9/11 has also caused others to be more understanding and accepting. It has caused people to want to be more aware of world news. The United States was supported by several nations after the attacks. For a short time, the world really was united. The country united behind the tragedy felt by New York. Though many years have passed since and some have forgotten, I do think there is still unity and compassion from many that flows from the events of 9/11. There have been positives that came from that tragedy, despite the event being entirely evil.

I will never forget that day. I think the world and this continent will continue to feel the effects of what happened. 9/11 was a historic and unforgettable event in history. It is an event that we must look back and decide what caused it. What spawned a group of radicals to implement such an evil attack on so many innocent people. And what valuable lessons can we learn about it. I am not talking about policies and wars, but rather, as a community what can we learn and do to grow.
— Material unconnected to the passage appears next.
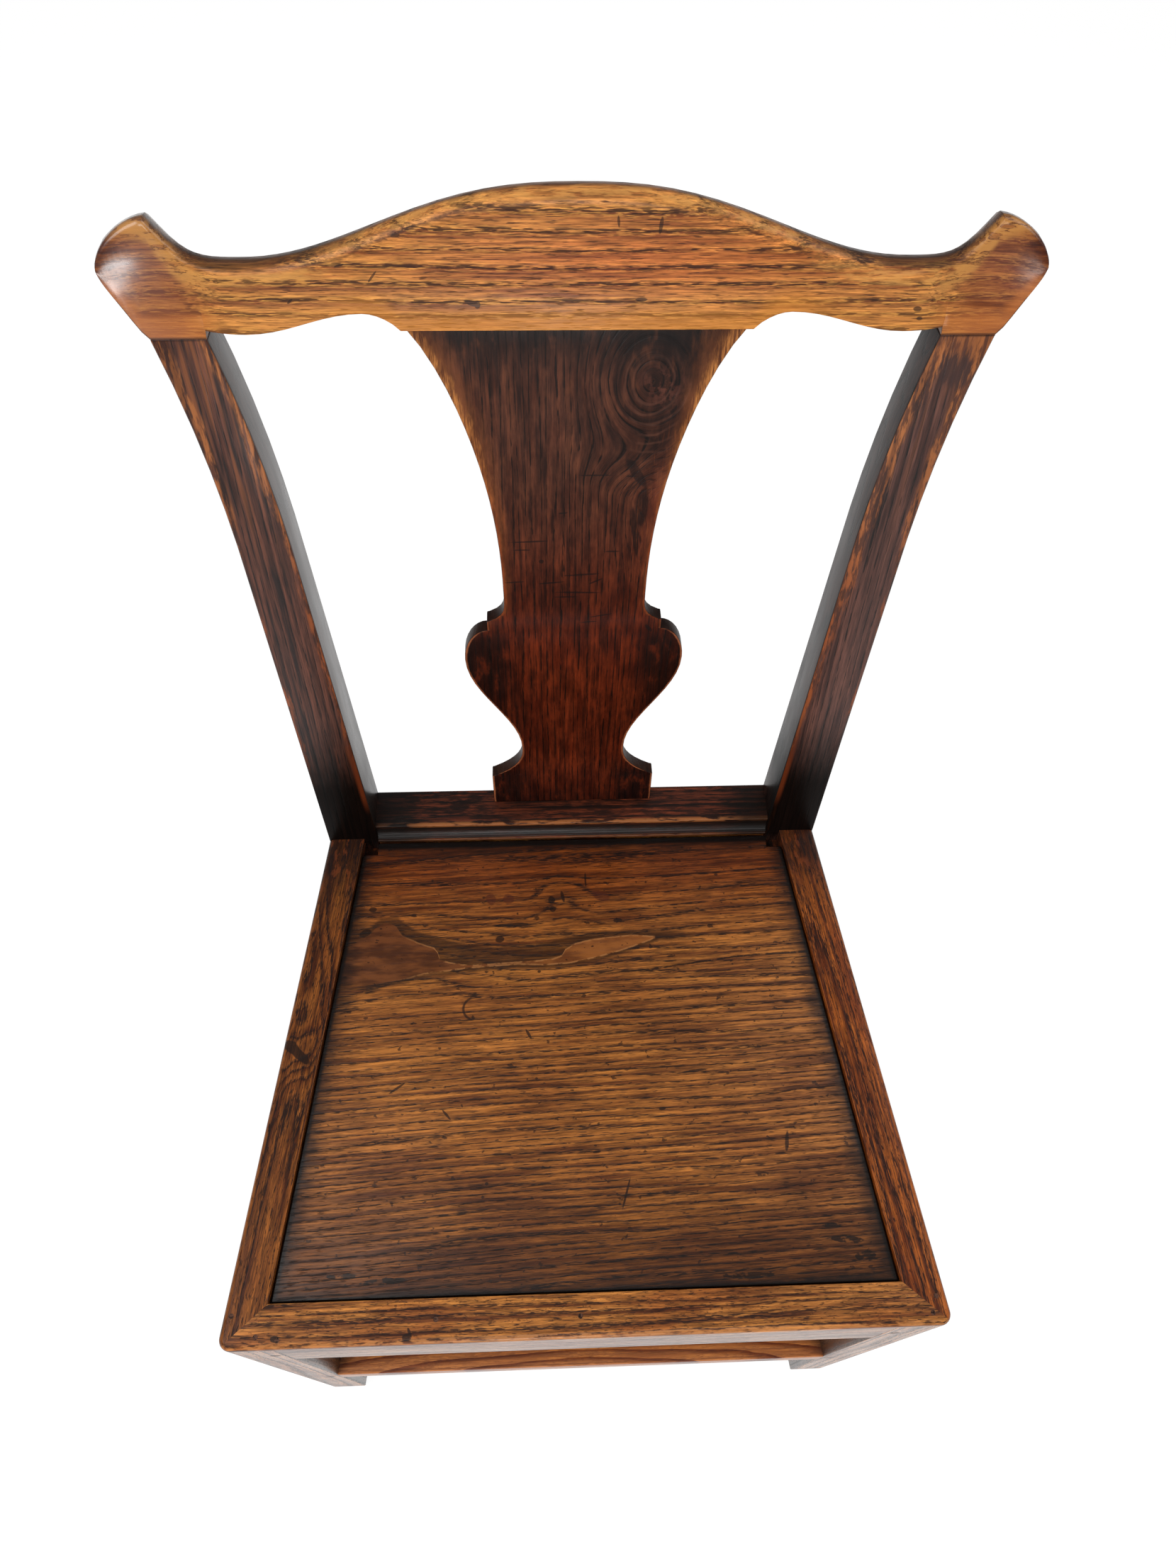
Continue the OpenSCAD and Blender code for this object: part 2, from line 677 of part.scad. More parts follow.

9/11 created heroes that day. Selfless individuals that sacrificed themselves to help others. It united a nation that supported each other as it came back from a bitter tragedy. There were stories of people showing selfless love and powerful compassion. It showed the strength of the human spirit and the possibility of goodness of mankind to rise above its evilness. I do have positive memories that came from that event. I hope it is those positives that continue and allow society to positively move forward post 9/11.